Today, I'm calling on the FCC to take forceful action that adopts the strongest rules possible to provide maximum protection for consumers and maximum flexibility to promote the Internet economy.
I encourage the FCC to adopt robust and durable rules to prevent blocking, throttling, and fast lanes, and to safeguard transparency for consumers.
These rules should apply both to the wired and wireless broadband networks so that your web browser, your personal computer, and your apps on your phone all are treated in the same way.
This important policy will provide certainty to the start-up and business communities the same way as it will to the Fortune 500 companies.
In other words, we will treat an entrepreneur that started their company in a garage the same way as we treat a big multinational corporation.
We need to send a clear message: We do not want artificial toll lanes on the innovation economy of the future.
It is my hope that the FCC arrives at a conclusion next year and issues these rules.
The Internet has been an engine for unprecedented economic growth for our country. Today the tech sector represents 3.9 million jobs, according to Pew Research, and it is continuing to grow. It really does represent the American entrepreneurial spirit.
YouTube was created in a garage in San Mateo. Facebook launched in a dorm room in Cambridge, Massachusetts. Amazon, when Jeff Bezos came to Bellevue, Washington, has now become a juggernaut in downtown Seattle for new growth and development.
These companies might have started in the garage, but they are supporting thousands of jobs across our country. Today, we want to make sure that the Internet is not under attack by those who would prefer a pay-for-play system.
The biggest telecom companies are trying to write the rules of the road that would crowd out some of these opportunities for unique entrepreneurs to continue to grow the application economy of the future.

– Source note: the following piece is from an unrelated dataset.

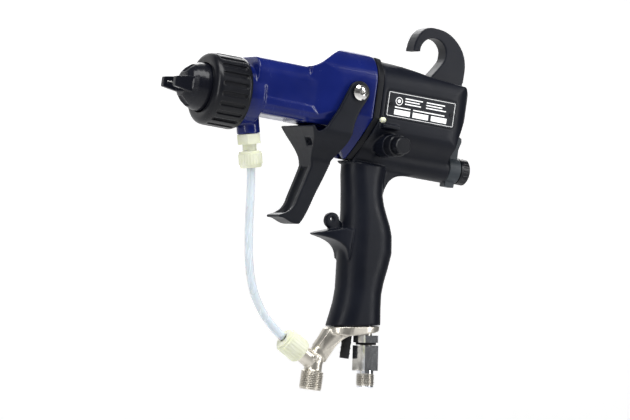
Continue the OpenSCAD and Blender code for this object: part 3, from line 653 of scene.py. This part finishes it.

That's why we can't allow Internet Service Providers to set up fast lanes for those who can pay and slow lanes for those who can't.

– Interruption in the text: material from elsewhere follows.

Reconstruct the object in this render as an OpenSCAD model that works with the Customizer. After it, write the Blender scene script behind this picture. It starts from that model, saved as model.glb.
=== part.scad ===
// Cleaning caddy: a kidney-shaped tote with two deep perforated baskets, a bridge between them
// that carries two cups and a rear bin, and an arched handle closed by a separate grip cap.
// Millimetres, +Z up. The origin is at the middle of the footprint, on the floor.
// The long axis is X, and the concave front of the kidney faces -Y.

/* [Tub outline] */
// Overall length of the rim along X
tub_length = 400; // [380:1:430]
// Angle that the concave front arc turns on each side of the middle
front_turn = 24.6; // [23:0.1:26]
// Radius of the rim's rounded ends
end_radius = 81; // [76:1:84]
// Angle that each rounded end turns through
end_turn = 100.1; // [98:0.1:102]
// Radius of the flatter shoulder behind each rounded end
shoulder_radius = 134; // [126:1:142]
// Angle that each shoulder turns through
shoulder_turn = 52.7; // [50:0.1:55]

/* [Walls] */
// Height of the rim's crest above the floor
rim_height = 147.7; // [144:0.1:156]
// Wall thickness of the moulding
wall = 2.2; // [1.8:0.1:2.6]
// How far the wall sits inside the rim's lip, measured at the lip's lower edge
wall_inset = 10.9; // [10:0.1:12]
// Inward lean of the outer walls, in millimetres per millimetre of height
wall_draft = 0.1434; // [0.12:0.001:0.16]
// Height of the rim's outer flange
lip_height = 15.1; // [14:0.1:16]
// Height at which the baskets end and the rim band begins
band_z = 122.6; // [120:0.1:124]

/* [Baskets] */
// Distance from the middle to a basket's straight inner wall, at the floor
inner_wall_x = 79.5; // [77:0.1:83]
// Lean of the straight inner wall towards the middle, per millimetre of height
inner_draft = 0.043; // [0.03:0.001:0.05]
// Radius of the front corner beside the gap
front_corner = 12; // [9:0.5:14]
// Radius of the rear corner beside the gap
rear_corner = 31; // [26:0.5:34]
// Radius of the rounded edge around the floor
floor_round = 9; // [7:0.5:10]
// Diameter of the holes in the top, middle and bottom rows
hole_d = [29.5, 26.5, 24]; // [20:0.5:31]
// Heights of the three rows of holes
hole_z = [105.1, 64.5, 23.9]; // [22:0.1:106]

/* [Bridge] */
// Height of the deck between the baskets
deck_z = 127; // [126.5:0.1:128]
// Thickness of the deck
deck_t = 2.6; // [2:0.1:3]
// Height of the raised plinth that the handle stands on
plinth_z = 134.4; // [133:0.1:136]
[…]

Our innovation economy depends on equal access for ideas.
Between 2007 and 2012, development of applications for smart phones and tablets created over 466,000 high-tech jobs, and generated more than $20 billion in annual revenue.
A tiered Internet system would put all of that at risk.
It would allow Internet Service Providers to cut backroom deals to determine what information America can access online. We live in an economy based on speed, and a tiered Internet system would give the power to set speed limits to those on the Internet or those few Internet Service Providers and what they wanted to do.
This has a major ripple effect.
Imagine you’re a doctor examining a patient via telemedicine, or a student trying to access a report through a university server. All of this put at challenge by whether they have fast access or not.
As an editorial in The Seattle Times said “American democracy is in trouble when information is throttled or controlled by a few. The FCC must reverse this shameful trend.”
What they're really trying to say is creating additional barriers is tantamount – in my mind – to creating a tax on the Internet.
A tiered Internet provider would have the reins of control, and it means that individual users could be challenged. Strong net neutrality rules will help maintain the same Internet that we have today.
That is why the FCC should act.
Across the country, innovators and entrepreneurs are experimenting with different content creation, and they rely on this open Internet to pursue those new business models. Nearly every start-up relies on understanding their product can reach any user connected to the Internet.
Allowing Internet Service Providers to erect toll lanes would threaten the fundamental nature of the Internet and every business plan of every start-up that relies on consumer’s ability for equal access to content.
We must do better than what has been done so far. I encourage this body to make sure that we, too, are going to stand up and protect the American spirit of entrepreneurship by making sure that net neutrality is the law of the land.
I thank the President. I yield the floor.